The Bigger Picture for Defense Contractors
For Thoropass customers and other defense contractors, the announcement reinforces why audit readiness should be built around sustainable controls rather than a single deadline.
Organizations that have already strengthened access controls, documented system boundaries, formalized incident response, improved vendor oversight and established repeatable evidence processes have not wasted that effort. Those capabilities support the protection of sensitive information and can contribute to readiness across multiple customer, contractual and regulatory requirements.
Customers preparing specifically for a CMMC third-party assessment may now have additional time to address gaps and improve the quality of their evidence. They should also revisit their assessment timelines and contractual assumptions. Readiness plans may need to change, but the underlying control environment should continue to mature.
This is also a reminder that compliance requirements rarely move in a straight line.

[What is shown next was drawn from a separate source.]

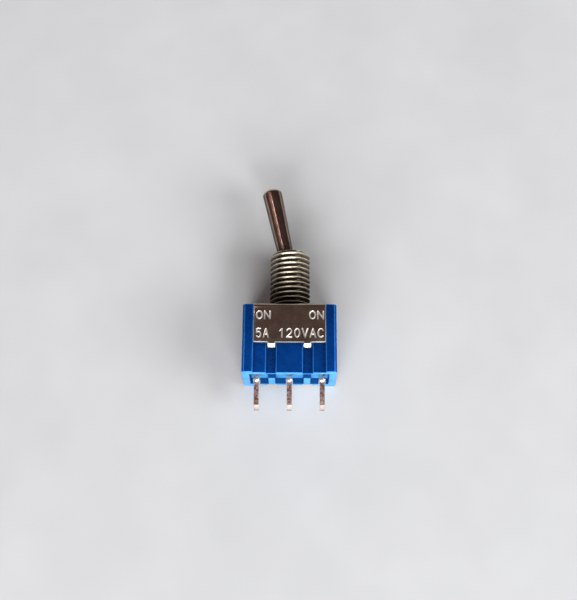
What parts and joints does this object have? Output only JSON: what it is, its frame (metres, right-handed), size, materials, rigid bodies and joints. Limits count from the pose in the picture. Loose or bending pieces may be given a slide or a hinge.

Programs are revised and deadlines often shift. Assessment approaches evolve as regulators and agencies try to balance assurance, cost and operational feasibility.
Strong organizations plan for that uncertainty, and they know which controls they operate, why those controls exist and how they can prove that the controls are effective. That foundation survives changes in program names, phases and enforcement mechanisms.
Do not Confuse Delay with Direction
CMMC Phase Two may return in a revised form, or the Department may adopt a different mechanism for validating security across the Defense Industrial Base. The current review is likely to shape the cost, scope and structure of that oversight. Security professionals should follow those developments carefully. They should not allow uncertainty about the final assessment model to create uncertainty about their responsibility today.